▸ TASK OBJECTIVE: Copy the lines holding the word "writing", all of them.
--- start of RECORD EXTRACTS ---
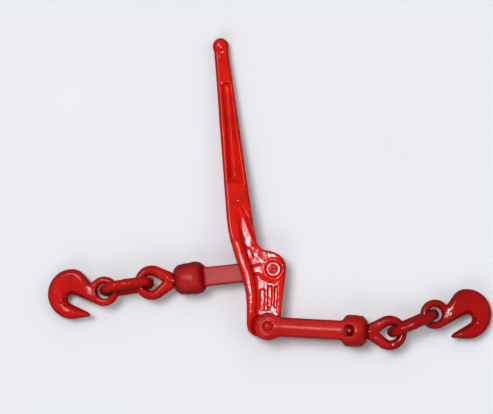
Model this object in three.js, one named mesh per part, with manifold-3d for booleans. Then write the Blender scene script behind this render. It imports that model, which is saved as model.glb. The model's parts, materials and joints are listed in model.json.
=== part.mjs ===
// Lever-type load binder: a forged toggle lever that draws a swivel hook on a flat bar towards a swivel hook on
// a fork. It lies open on its side, the way it is put down on a bench, with the lever square to the two hooks.
// Millimetres, +Z up. The lever, bar and fork share one plane, which leans a little because the lever's thin tip
// and the thick heel both rest on the bench. The finished group is moved so that its box stands centred on Z = 0.

import * as THREE from "three";
import { mergeVertices } from "three/addons/utils/BufferGeometryUtils.js";
import Module from "manifold-3d";

const wasm = await Module();
wasm.setup();

// ---------------------------------------------------------------- driving dimensions

const deg = THREE.MathUtils.degToRad;
const FIT_GAP = 0.4; // air between pieces that bear on each other

const PLANE_HEIGHT = 24; // middle plane above the bench, at the heel
const PLANE_LEAN = deg(2.45); // the plane falls towards the lever's tip

const LINK_PIN_AT = new THREE.Vector2(7.3, 74); // draw bar pin, from the heel pivot
const CHEEK_INNER = 8.2; // half of the slot between the lever's two cheeks
const CHEEK_FACE = 13.2; // half the thickness over the cheeks
const FLANGE_FACE = 19; // half the thickness over the proud flange
const NECK_THICK = 15; // half the thickness where the handle leaves the fork
const TIP_THICK = 7.5; // half the thickness at the tip
const TIP = { x: -61, y: 364.4, r: 8.8 };
const HEEL_R = 16.5;
const HEEL_REACH = 89.6; // the heel is turned about the bar pin, so that the bar's bulb swings past it

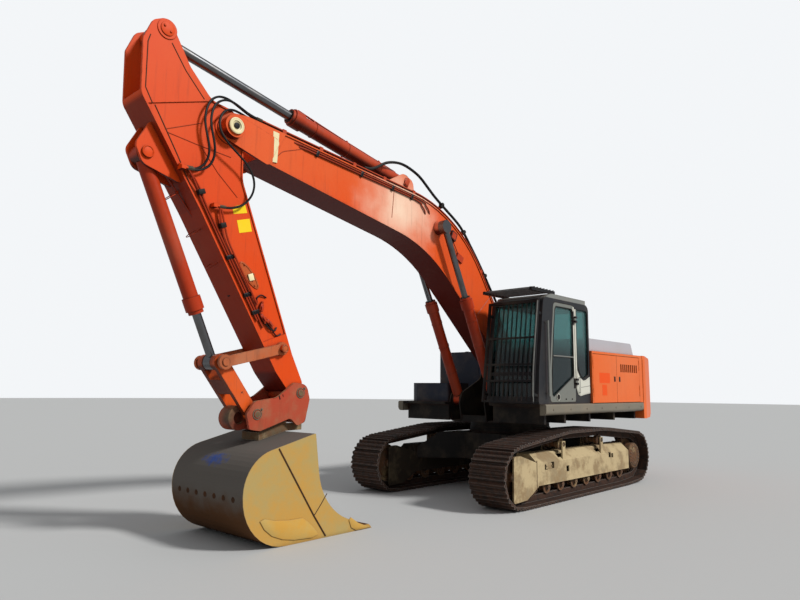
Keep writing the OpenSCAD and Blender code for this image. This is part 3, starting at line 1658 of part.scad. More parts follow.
lip_x = -780;
heel_x = lip_x + bucket_l;
front_top_x = 129;
ground = -tip_z;
heel_r = 0.48 * bucket_h;
sole_r = 0.6 * bucket_h;
bucket_corners = [
  [lip_x, ground, 0], [heel_x, ground, sole_r], [heel_x, ground + bucket_h, heel_r],
  [front_top_x, ground + bucket_top_h, 12], [15, ground + 320, 700]
];
bucket_hollow = [
  [lip_x - 200, ground + bucket_t, 0], [heel_x - bucket_t, ground + bucket_t, sole_r - bucket_t],
  [heel_x - bucket_t, ground + bucket_h - 20, heel_r - bucket_t],
  [front_top_x - 7, ground + bucket_top_h - bucket_t * 1.1, 0],
  [lip_x - 200, ground + bucket_top_h - bucket_t, 0]
];
module bucket() {
  half = bucket_w / 2;
  color("#a08a55")
    translate([tip_pin.x, 0, tip_pin.y])
      difference() {
        union() {
          slab(-half, half)
            polygon(rounded(bucket_corners, 10));
          // Cutting edge
          slab(-half, half)
            polygon([
              [lip_x - 5, ground], [lip_x + 330, ground],
              [lip_x + 330, ground + bucket_t + 22], [lip_x + 40, ground + bucket_t + 22]
            ]);
        }
        slab(-half + bucket_t, half - bucket_t)
          difference() {
            polygon(rounded(bucket_hollow, 10));
            polygon([
              [lip_x - 5, ground], [lip_x + 330, ground],
              [lip_x + 330, ground + bucket_t + 22], [lip_x + 40, ground + bucket_t + 22]
            ]);
          }
      }
}

adapter_half = 168;
adapter_back = 515;
// Height of the bucket's top plate at distance x from the tip pin
function bucket_top(x) =
  ground + bucket_top_h - (x - front_top_x) * (bucket_top_h - bucket_h) / (heel_x - front_top_x) + gap;
module bucket_adapter() {
  d = coupler_pin - tip_pin;
  bar = (bar_local.x * d - bar_local.y * side_of(d)) / norm(d);
  seat = bar_r + gap;
  color("#7b6a4d")
    translate([tip_pin.x, 0, tip_pin.y]) {
      // Plates with a hook round the coupler's bar
      both_sides()
        slab(adapter_half - 40, adapter_half)
          difference() {
            polygon([
              bar + [-105, -122], bar + [-105, 20], bar + [-40, 78], bar + [70, 56],
              bar + [70, seat], bar + [0, seat], bar + [0, -seat], bar + [130, -seat],
              bar + [175, -10], [adapter_back, -450], [adapter_back, bucket_top(adapter_back)],
              [front_top_x, bucket_top(front_top_x)]
            ]);
            translate(bar)
              circle(r = seat);
          }
      slab(-adapter_half + 39, adapter_half - 39)
        polygon([
          [adapter_back - 80, bucket_top(adapter_back - 80)], [adapter_back, bucket_top(adapter_back)],
          [adapter_back, -450], [adapter_back - 80, -430]
        ]);
    }
}

placed() centre_frame();
placed() slew_ring();
placed() side_frame_left();
placed() side_frame_right();
placed() track(1);  // track_left
placed() track(-1);  // track_right
placed() idlers();
placed() sprockets();
placed() lower_rollers();
placed() carrier_rollers();
placed() main_frame();
placed() deck_skirts();
placed() counterweight();
placed() engine_block();
placed() tanks();
placed() tool_box();
placed() bay_walls();
placed() top_covers();
placed() cab_shell();
placed() cab_roof();
placed() cab_glass();
placed() front_guard();
placed() roof_guard();
placed() seat_base();
placed() seat_pads();
placed() handrails();
placed() cab_door();
placed() door_glass();
placed() service_door_front();
placed() service_door_rear();
placed() pump_door();
placed() hood();
placed() boom_shell();
placed() boom_pipes();
placed() hose(0);  // hose_outer
placed() hose(1);  // hose_middle
placed() hose(2);  // hose_inner
placed() boom_lamp();
placed() boom_barrels();
placed() boom_rods();
placed() arm_barrel();
placed() arm_rod();
placed() arm_shell();
placed() bucket_barrel();
placed() bucket_rod();
placed() side_links();
placed() push_link();
placed() coupler();
placed() bucket_adapter();
placed() bucket();
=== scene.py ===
"""Dresses the crawler excavator in its finishes, adds its hoses and small hardware, and lights it."""

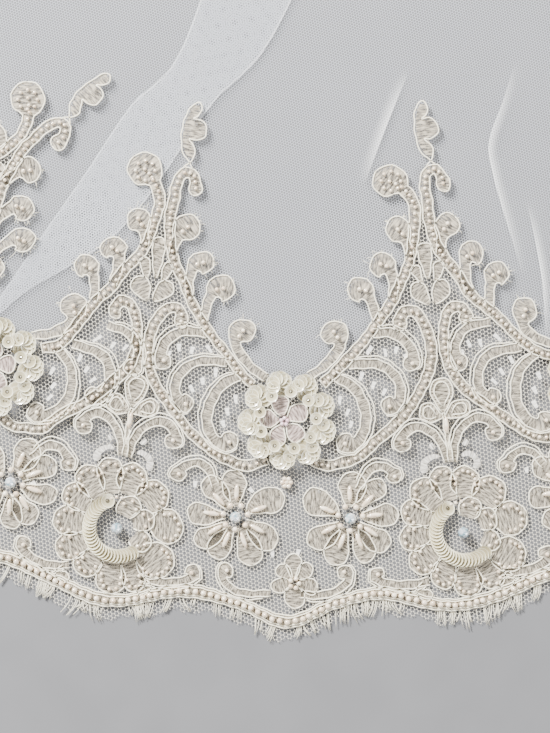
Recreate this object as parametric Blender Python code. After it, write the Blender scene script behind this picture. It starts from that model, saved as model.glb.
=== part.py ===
"""Bridal veil laid out flat on its back: a gathered net body, a beaded lace border,
the border's eyelash fringe, a gather binding and a hair comb.

Metres, +Z up. The veil rests on z = 0 with the comb at +Y and the rounded hem at -Y.
The lace follows a guide line that runs just inside the hem; a place on the veil is
given by a distance along that line, counted in lace repeats from the middle of the
hem, and by a height above the hem, measured square to the line.
"""
import math

import bmesh
import bpy
import numpy

VEIL_LENGTH = 0.980        # fringe at the hem to the tips of the comb's teeth
GAP = 0.0003               # between neighbouring pieces

# Lace border
REPEAT_LENGTH = 0.135      # one repeat of the lace, along the guide line
HALF_REPEATS = 6           # repeats on each side of the middle of the hem
GUIDE_HEIGHT = 0.044       # guide line above the hem
PEAK_HEIGHT = 0.206
VALLEY_HEIGHT = 0.100
PEAK_POWER = 1.1           # 1 is a straight-sided peak, more is a hollow-sided one
SCALLOP_DEPTH = 0.005
LACE_WALL = 0.0012
STEP_START = 0.058         # height where the lace leaves the surface
STEP_END = 0.066           # height where it has reached the net
FRINGE_REACH = 0.008
FRINGE_WALL = 0.0010

# How sharply the guide line turns. The veil lies a little unevenly: it is drawn in more
# on the left of the middle of its hem than on the right.
# Columns: repeats from the middle, degrees turned per repeat
TURNING = (
    (-6.0, 4.0),
    (-4.0, 7.0),
    (-3.0, 10.0),
    (-2.5, 13.0),
    (-2.0, 20.0),
    (-1.5, 36.0),
    (-1.0, 40.0),
    (-0.5, 24.0),
    (0.0, 11.0),
    (0.5, 19.0),
    (1.0, 22.0),
    (1.5, 24.0),
    (2.0, 26.0),
    (2.5, 24.0),
    (3.0, 18.0),
    (4.0, 8.0),
    (6.0, 4.0),
)

# Net body
NET_WALL = 0.0010
NET_EDGE_HEIGHT = 0.068    # where the net ends under the lace, above the hem
CORNER_SHARE = 11 / 12     # share of the half veil's lines that end under the lace
CORNER_HEIGHT = 0.003      # outermost corner of the net, beside the lace's cut end
SIDE_BULGE = 0.050         # how far the free side edges bow outwards

# Height of the gathered net along each line from the comb to the hem.
# Columns: share of the line, height between the folds, height of the folds on top
GATHERS = (
    (0.00, 0.0050, 0.0008),
    (0.06, 0.0046, 0.0050),
    (0.16, 0.0036, 0.0060),
    (0.32, 0.0022, 0.0036),
    (0.46, 0.0014, 0.0012),
    (0.56, 0.0010, 0.0000),
    (1.00, 0.0010, 0.0000),
)
FOLD_COUNTS = (9.0, 5.5)   # two overlapping wave counts, across the whole veil

# The flat pleat that lies across the body, as a smooth curve through these places.
# Columns: x, distance up from the hem's lowest point, half width, height
PLEAT = (
    (-0.022, 0.230, 0.020, 0.0000),
    (0.008, 0.330, 0.023, 0.0012),
    (0.024, 0.450, 0.024, 0.0016),
    (0.024, 0.620, 0.020, 0.0014),
    (0.014, 0.780, 0.012, 0.0000),
)

# Gather binding and comb
BINDING_WIDTH = 0.092
BINDING_DEPTH = 0.009
BINDING_HEIGHT = 0.0075
GATHER_WIDTH = 0.086
COMB_WIDTH = 0.090
COMB_THICKNESS = 0.0024
SPINE_DEPTH = 0.006
TOOTH_COUNT = 20
TOOTH_LENGTH = 0.036
TOOTH_WIDTH = 0.0024
TOOTH_TIP_WIDTH = 0.0012

# Mesh density
COLUMNS_PER_REPEAT = 12
NET_COLUMNS = 72
NET_ROWS = 24
GUIDE_STEPS_PER_REPEAT = 100

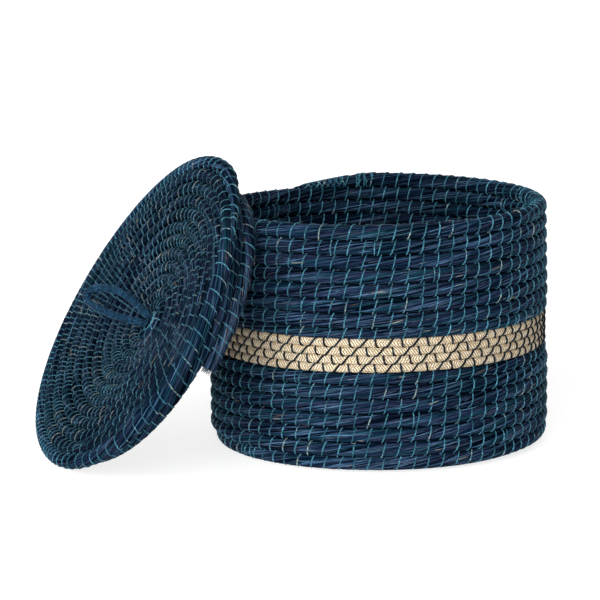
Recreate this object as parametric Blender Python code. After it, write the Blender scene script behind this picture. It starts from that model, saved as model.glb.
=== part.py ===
"""Round coiled grass basket with its loose coiled lid, in metres, +Z up.

The basket is one long coil of dyed grass: a flat spiral base, then rows that climb the wall
anticlockwise, with four rows of natural braid among them. The lid is a dished spiral that winds
clockwise, with a short flange coil sewn under it and a cord loop at its middle. It stands on the
ground beside the basket and leans on the basket's rim.

The origin is the middle of the base, on the ground.
"""

import math

import bmesh
import bpy
import numpy as np
from mathutils import Matrix, Vector

# Rows: a coil's thickness is the distance from one row to the next, with a slit between the two
GRASS_COIL = 0.0124
BRAID_COIL = 0.0073
LID_COIL = 0.0117
FLANGE_COIL = 0.0124
ROW_SLIT = 0.0006
SEAT_GAP = 0.0003
KNOT_GAP = 0.0004

# Basket
WALL_RADIUS = 0.1438
RIM_RADIUS = 0.1421
CORNER_RADIUS = 0.0116
LEAN_HEIGHT = 0.115
LEAN_RISE = 0.095
BASE_INSET = 0.0259
LEAST_EYE = 0.0075
LOWER_TURNS = 8
BRAID_TURNS = 4
UPPER_TURNS = 8
RIM_TAIL_TURNS = 0.08
COIL_SEAM_ANGLE = math.radians(123)

# Lid
LID_OVERHANG = 0.0003
LID_TAIL_TURNS = 0.1
LID_SEAM_ANGLE = math.radians(38)
LID_DISH = 0.018
LID_WARP = 0.0027
LID_WARP_ANGLE = math.radians(72)
FLANGE_CLEARANCE = 0.0006
FLANGE_FALL = 0.001
FLANGE_NEST = 0.001
FLANGE_TURNS = 1.4375
FLANGE_LEAD_TURNS = 0.17
FLANGE_SEAM_ANGLE = math.radians(150)

# How the lid leans: the bearing and the rise of its top face, and the bearing where it stands
LID_FACE_ANGLE = math.radians(204)
LID_FACE_RISE = math.radians(31.1)
LID_STAND_ANGLE = math.radians(201)
LEAN_GAP = 0.0009

# Handle: a loop of wrapped cord on the middle of the lid, with a rounded foot under each leg
CORD_THICKNESS = 0.0067
LEG_SLIT = 0.0005
HANDLE_LENGTH = 0.060
HANDLE_WIDTH = 0.021
HANDLE_ROUTE_SHARES = (
    (0.248, 0.36),
    (0.433, 0.467),
    (0.618, 0.462),
    (0.805, 0.295),
    (0.955, 0.02),
    (1.0, -0.3),
    (0.86, -0.52),
    (0.607, -0.524),
    (0.39, -0.433),
    (0.18, -0.3),
)

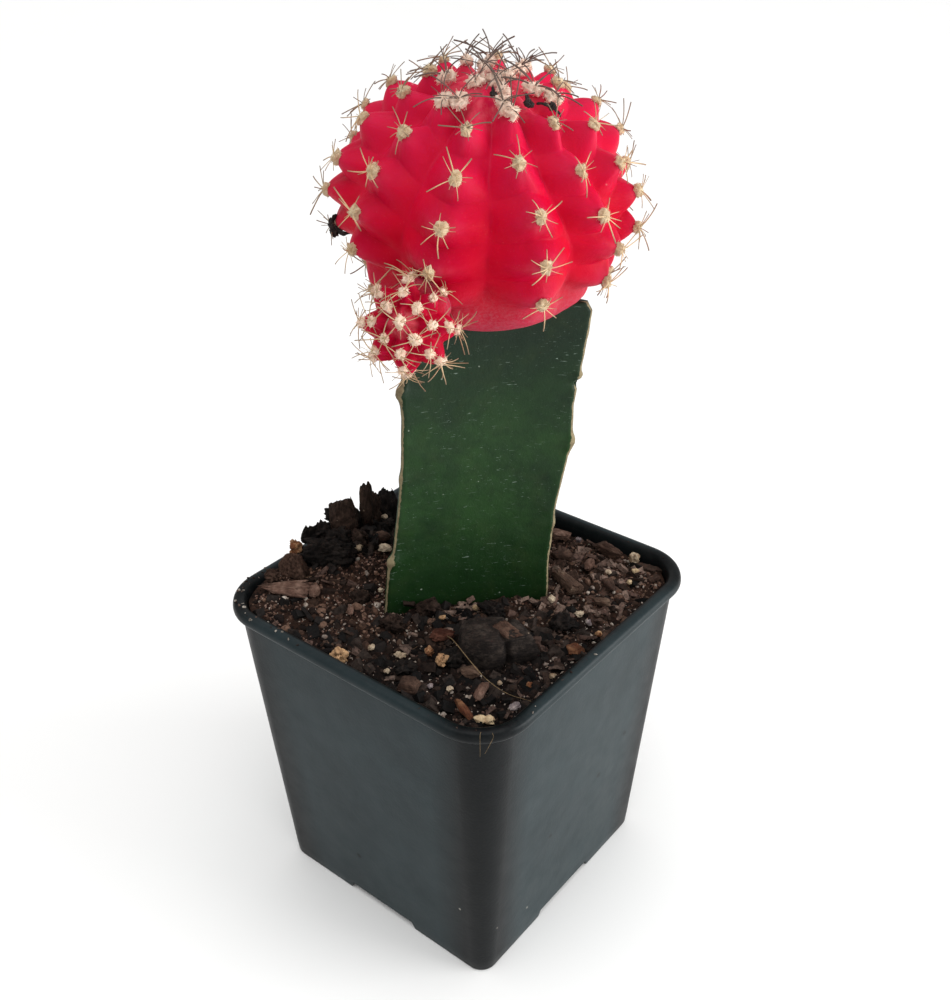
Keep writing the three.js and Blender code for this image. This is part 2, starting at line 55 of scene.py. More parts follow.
--- end of RECORD EXTRACTS ---
▸ RESPONSE TO THE TASK:
Keep writing the OpenSCAD and Blender code for this image. This is part 3, starting at line 1658 of part.scad. More parts follow.
Keep writing the three.js and Blender code for this image. This is part 2, starting at line 55 of scene.py. More parts follow.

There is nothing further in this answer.